Consider the partial differential equation:
$$ \bigg(\sum_{i=1}^n s_i\bigg) \Delta \Phi=nu \Phi_u $$
for $\Phi(u,s_1,s_2,\cdot\cdot\cdot,s_n).$
This is a linear parabolic partial differential equation reminiscent of the heat equation on $\Bbb R^n.$
I would like a solution that is a product of one dimensional solutions: $ \Phi(u,s_1,s_2,\cdot\cdot\cdot,s_n)=\Phi(u,s_1)\cdot \Phi(u,s_2)\cdot\cdot\cdot \Phi(u,s_n).$
Is this possible?
I'm not dealing with any boundary conditions.

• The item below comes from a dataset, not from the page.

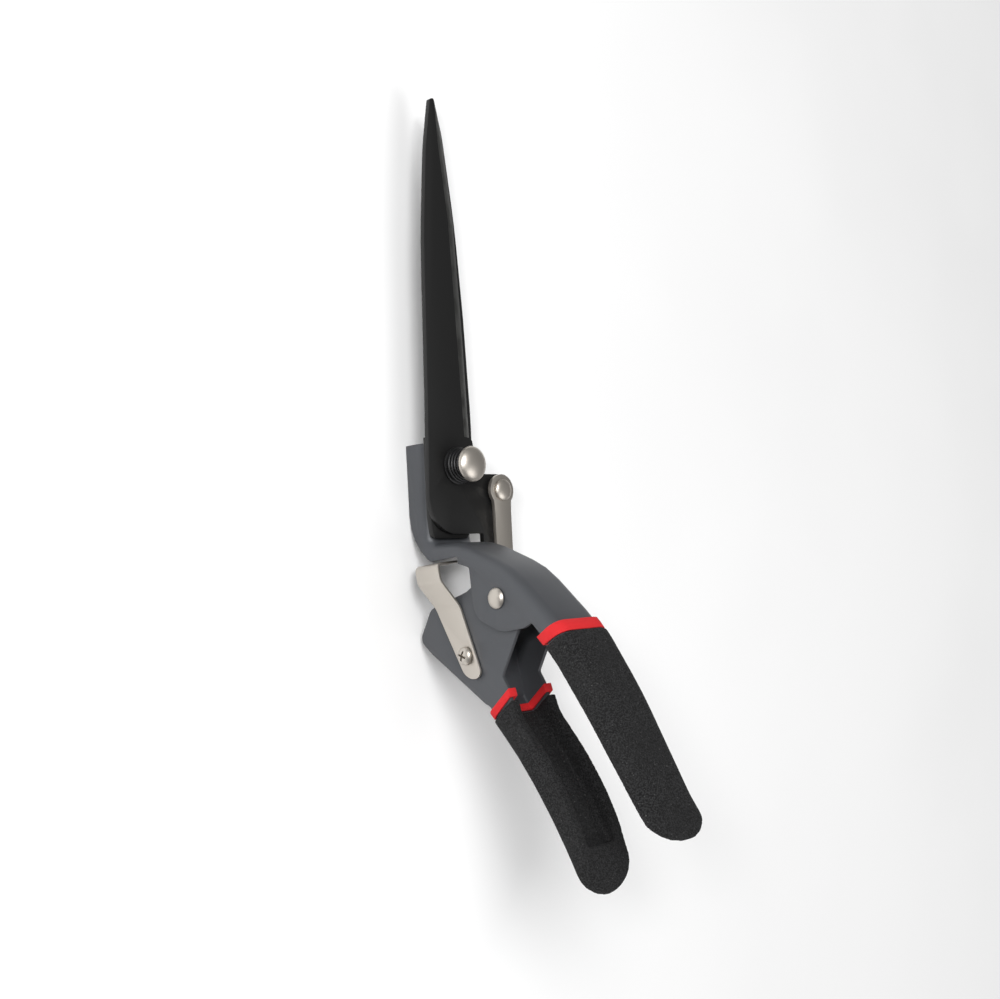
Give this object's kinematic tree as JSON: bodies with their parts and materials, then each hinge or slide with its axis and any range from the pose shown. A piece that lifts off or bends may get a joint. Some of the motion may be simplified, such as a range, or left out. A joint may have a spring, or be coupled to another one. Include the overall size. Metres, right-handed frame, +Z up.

There is a possibility. Let's try the ansatz $$ \Phi(u,s_1,s_2,\cdot\cdot\cdot,s_n)=e^{\phi(u)\sum_{i=1}^ns_i} =\prod_{i=1}^ne^{\phi(u)s_i}. \tag{1} $$ Substituting $(1)$ in the PDE, we obtain an ODE for $\phi(u)$: $$ \bigg(\sum_{i=1}^n s_i\bigg) n\phi^2(u) e^{\phi(u)\sum_{i=1}^ns_i} =nu \phi'(u)\bigg(\sum_{i=1}^n s_i\bigg)e^{\phi(u)\sum_{i=1}^ns_i} $$ $$ \Rightarrow u\phi'(u)=\phi^2(u). \tag{2} $$ The solution to $(2)$ is $$ \phi(u)=-\frac{1}{C+\ln|u|}, \tag{3} $$ where $C$ is an arbitrary constant. We conclude that yes, the PDE has a solution that is a product of one-dimensional solutions.
P.S. - In addition to the solution presented above, there are some trivial solutions satisfying the condition $\Phi(u,s_1,\ldots,s_n)=\prod_{i=1}^n\Phi(u,s_i)$: (a) $\Phi=0$, (b) $\Phi=1$, and (c) if $n$ is odd, $\Phi=-1$.